Read, if you possibly can, the two deeply moving and remarkably beautiful poems which W.S. Graham wrote as a tribute to his departed friends: Dear Bryan Wynter and Lines on Roger Hilton’s Watch. Both feature in W.S. Graham Collected Poems 1942-1977 (Faber & Faber 1979) and both capture the departed magic of West Cornwall as an artists’ colony with an eloquence I cannot hope to match. Who remembers figures such as Hilton and W.S. Graham today less than 40 years after their passing? Both were true to their respective callings as painter and poet in ways we are less and less likely to encounter again.

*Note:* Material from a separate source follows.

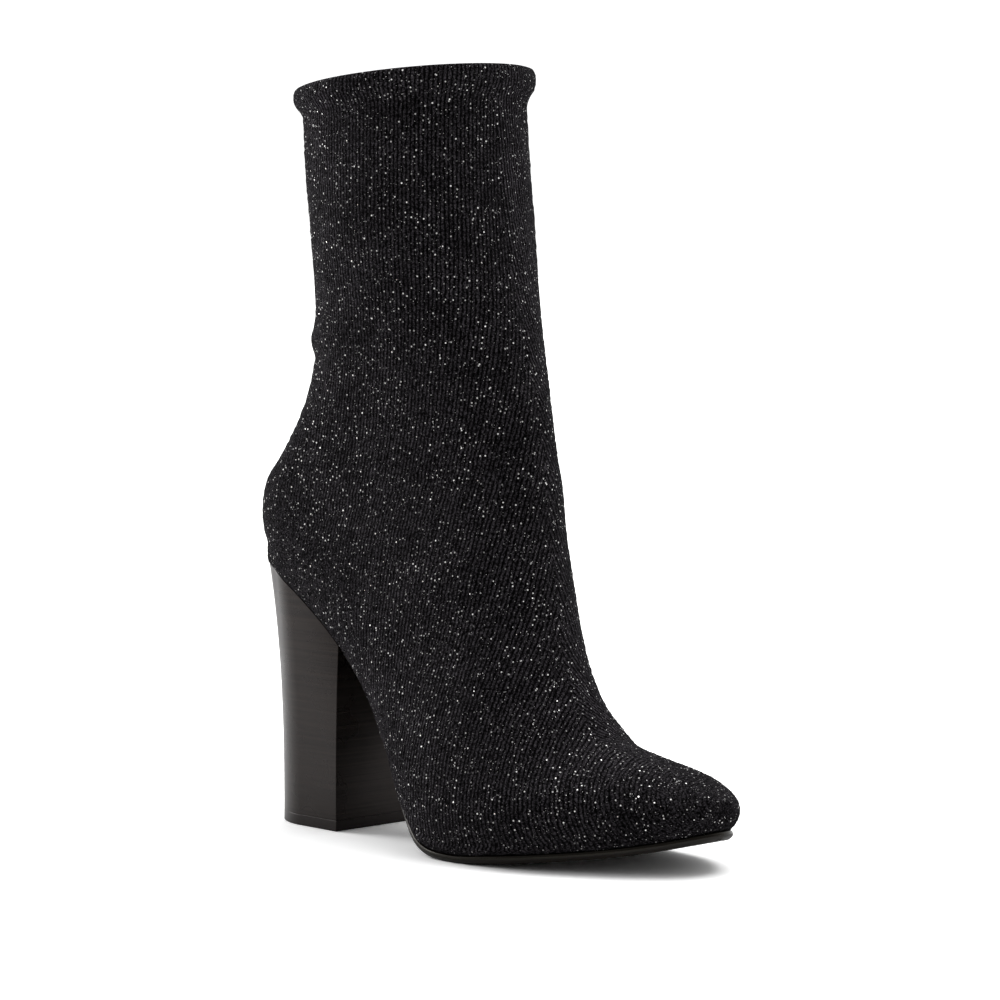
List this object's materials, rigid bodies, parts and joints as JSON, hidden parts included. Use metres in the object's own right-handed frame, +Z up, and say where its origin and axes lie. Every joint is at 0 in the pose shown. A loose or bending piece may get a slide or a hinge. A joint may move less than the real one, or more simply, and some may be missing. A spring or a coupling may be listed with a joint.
{
  "type": "sock boot",
  "caption": "Right-foot knitted sock boot on a high block heel, with a rolled cuff, a thin edged sole and an open collar.",
  "frame": {"origin": "middle of the boot's footprint box, on the ground plane that the heel and the forefoot stand on", "axes": "+X to the toe, +Y to the inner side of the foot, +Z up; the boot stands on z = 0"},
  "size_m": [0.2248, 0.0898, 0.2909],
  "materials": {
    "knit": "black rib knit with fine silver glitter",
    "sole": "polished near-black edge",
    "heel": "polished dark brown-grey with fine level lines",
    "tip": "matt black",
    "lining": "plain soft lining"
  },
  "bodies": {
    "root": {"upper": "knit", "outsole": "sole", "heel_block": "heel", "heel_tip": "tip", "insole": "lining"}
  },
  "joints": []
}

During the latter years of West Cornwall’s artistic heyday the trio of Wynter, Hilton and Graham drank regularly at a large, isolated and often almost deserted pub on the coast road from Zennor to St Just. This was the Gurnard’s Head whose landlord bought the lease, I believe, with the gratuity he received as an officer when leaving the Parachute Regiment. On nights of heavy rain or fog when the pub was almost deserted ‘Jock’ Graham would write and direct, off-the-cuff one-act plays for those privileged to be present. Very occasionally a lost visitor would stumble out of the inclement weather outside into one of these proceedings. “There came a mighty wind”, Graham shouted on one occasion as he leapt out of a dark corner just as a lost visitor staggered in.

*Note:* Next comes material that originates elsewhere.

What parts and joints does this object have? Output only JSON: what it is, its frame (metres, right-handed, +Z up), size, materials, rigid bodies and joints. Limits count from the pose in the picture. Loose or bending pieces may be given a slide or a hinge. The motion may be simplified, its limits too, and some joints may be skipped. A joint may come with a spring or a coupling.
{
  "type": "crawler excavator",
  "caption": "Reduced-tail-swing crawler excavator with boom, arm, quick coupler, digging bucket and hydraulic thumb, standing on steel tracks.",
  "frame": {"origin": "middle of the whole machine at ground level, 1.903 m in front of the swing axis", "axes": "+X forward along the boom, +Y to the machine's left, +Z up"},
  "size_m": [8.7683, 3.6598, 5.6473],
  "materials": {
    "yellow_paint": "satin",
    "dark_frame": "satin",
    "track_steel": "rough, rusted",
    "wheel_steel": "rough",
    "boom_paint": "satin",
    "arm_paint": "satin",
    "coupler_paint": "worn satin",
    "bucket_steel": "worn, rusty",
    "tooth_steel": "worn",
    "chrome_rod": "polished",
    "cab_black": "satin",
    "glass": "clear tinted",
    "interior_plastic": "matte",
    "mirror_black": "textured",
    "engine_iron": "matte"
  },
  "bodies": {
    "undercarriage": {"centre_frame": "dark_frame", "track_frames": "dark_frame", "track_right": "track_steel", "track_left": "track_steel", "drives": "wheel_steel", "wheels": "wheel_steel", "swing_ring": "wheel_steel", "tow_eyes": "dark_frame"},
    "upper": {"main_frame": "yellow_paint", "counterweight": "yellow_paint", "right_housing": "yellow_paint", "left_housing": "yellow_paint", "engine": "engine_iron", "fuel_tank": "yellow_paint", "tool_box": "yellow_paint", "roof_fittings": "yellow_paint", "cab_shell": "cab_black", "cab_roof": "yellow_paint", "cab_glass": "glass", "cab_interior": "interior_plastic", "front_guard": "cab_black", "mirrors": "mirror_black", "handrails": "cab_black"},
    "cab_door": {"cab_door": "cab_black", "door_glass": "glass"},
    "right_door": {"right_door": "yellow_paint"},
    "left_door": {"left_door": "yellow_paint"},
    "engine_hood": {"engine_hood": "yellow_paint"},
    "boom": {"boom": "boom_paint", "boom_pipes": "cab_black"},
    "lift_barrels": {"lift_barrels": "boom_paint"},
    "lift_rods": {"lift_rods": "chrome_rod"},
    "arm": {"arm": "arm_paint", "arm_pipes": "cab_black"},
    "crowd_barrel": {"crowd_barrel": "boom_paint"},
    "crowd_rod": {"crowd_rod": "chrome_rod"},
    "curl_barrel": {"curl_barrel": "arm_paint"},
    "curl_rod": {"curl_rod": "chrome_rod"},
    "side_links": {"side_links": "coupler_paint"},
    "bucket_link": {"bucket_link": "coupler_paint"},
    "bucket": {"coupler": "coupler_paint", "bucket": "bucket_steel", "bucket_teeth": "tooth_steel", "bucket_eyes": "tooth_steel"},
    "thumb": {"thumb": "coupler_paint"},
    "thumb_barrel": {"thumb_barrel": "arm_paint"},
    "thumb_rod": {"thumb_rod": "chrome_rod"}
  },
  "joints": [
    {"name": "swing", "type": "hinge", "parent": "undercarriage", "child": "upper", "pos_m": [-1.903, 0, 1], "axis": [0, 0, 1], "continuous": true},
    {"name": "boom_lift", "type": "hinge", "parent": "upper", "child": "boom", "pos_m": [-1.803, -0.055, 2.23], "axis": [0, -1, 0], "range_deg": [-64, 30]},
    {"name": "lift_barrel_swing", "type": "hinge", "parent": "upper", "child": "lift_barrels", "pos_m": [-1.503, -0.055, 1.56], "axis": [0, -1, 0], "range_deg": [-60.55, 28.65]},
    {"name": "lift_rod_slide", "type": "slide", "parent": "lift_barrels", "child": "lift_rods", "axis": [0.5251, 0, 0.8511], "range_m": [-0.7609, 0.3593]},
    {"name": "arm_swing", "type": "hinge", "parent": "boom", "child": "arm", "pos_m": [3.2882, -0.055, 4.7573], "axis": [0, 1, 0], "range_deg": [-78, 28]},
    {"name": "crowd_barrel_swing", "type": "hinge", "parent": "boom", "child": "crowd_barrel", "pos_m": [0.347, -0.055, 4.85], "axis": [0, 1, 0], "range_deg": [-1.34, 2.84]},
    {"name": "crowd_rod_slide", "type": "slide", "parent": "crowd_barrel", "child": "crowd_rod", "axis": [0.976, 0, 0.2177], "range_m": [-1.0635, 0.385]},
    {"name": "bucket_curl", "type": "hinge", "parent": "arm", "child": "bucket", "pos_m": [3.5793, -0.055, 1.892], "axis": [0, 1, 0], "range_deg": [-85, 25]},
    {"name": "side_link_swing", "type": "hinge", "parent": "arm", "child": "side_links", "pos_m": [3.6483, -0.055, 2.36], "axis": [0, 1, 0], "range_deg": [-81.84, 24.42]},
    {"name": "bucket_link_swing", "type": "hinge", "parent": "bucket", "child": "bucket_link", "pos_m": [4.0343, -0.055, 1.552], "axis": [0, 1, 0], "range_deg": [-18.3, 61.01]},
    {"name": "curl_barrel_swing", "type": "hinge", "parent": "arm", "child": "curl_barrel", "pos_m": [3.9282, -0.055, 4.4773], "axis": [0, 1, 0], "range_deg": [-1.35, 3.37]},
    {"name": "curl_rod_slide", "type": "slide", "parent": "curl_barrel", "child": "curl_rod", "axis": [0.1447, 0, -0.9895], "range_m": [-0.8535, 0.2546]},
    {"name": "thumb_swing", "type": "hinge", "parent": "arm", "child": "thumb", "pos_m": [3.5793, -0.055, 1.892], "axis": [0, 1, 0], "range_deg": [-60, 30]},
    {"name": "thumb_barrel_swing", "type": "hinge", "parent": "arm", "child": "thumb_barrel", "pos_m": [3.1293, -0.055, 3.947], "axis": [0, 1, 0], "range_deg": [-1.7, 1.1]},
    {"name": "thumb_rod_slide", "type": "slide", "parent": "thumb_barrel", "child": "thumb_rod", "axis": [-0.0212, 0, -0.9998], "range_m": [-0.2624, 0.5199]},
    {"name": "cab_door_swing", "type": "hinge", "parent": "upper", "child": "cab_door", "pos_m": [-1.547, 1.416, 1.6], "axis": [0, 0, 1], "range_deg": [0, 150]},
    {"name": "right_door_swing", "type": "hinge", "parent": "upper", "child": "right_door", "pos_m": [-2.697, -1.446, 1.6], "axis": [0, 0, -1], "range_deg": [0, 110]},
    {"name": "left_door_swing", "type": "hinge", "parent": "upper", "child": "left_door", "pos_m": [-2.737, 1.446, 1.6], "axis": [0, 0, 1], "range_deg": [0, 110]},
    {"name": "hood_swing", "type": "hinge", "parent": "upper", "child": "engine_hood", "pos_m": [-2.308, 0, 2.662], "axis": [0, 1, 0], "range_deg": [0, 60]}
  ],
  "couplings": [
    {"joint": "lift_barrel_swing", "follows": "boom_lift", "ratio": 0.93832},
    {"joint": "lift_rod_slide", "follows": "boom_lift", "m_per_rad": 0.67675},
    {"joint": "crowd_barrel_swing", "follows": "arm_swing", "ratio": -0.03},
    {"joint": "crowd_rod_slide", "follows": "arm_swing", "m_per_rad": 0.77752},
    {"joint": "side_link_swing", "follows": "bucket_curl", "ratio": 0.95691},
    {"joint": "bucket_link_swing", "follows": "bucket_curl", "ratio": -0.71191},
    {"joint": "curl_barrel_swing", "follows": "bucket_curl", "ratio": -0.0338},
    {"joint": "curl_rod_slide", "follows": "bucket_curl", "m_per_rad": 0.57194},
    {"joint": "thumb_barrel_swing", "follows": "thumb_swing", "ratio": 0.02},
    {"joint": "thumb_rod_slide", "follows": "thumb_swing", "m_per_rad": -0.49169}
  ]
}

As a landlord Jimmy Goodman’s particular bêtes noires were men who drove Jaguars or who were connected in any way with advertising, the making of television commercials or films. Alone among those living in the area therefore he refused to acknowledge the fact when the film Straw Dogs was being shot just down the road at the village of St. Buryan. One evening, however, the strikingly pretty actress Susan George, who was featuring in the film, apparently burst into Jimmy’s pub saying “I’m Susan George and I’m looking for my co-star Dustin Hoffman”. Jimmy pondered her request slowly before finally replying thus: “I’ve been the landlord here for many years m’dear and can assure you there are no coastguards of that name working in this area”.

Clearly, given the way the modern world has subsequently developed, such times were too wonderful to last.